In the papaya orchard right below the hut, a female Rose-throated Becard is building her nest these days. Below, you can see her just arrived to add a small leaf tatter to her nest, which is about 15ft (4.5m) up a Cedro tree:

Rose-throated Becard, PACHYRAMPHUS AGLAIAE, female at nest

She looks like a flycatcher, but notice her thick beak and oversized head with a modest crest. Becards are closely related to flycatchers but are grouped in a different family, the New-World Tropics Cotinga Family, the Cotingidae. Below, you can see the female a few seconds after the above photo was taken, now about to add her leaf shred to the nest, and better showing how broad her black beak is:

Rose-throated Becard, PACHYRAMPHUS AGLAIAE, female attending nest

The nest was so large and messy looking compared to the little bird that I wondered whether she might not have taken over an old squirrel nest.

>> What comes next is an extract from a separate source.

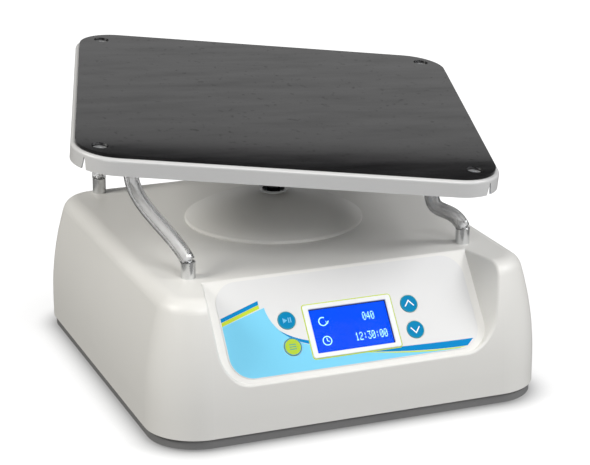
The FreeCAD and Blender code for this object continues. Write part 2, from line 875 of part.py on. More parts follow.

However, in A Guide to the Birds of Mexico and Northern Central America, Steve Howell says that becards, genus Pachyramphus, produce nests that "... are bulky globular masses of fine dead leaves, fibers, moss, etc. with entrance near the bottom, slung from or wedged among outer branches at mid- to upper levels."

And that describes perfectly what's atop the Cedro tree down below the hut.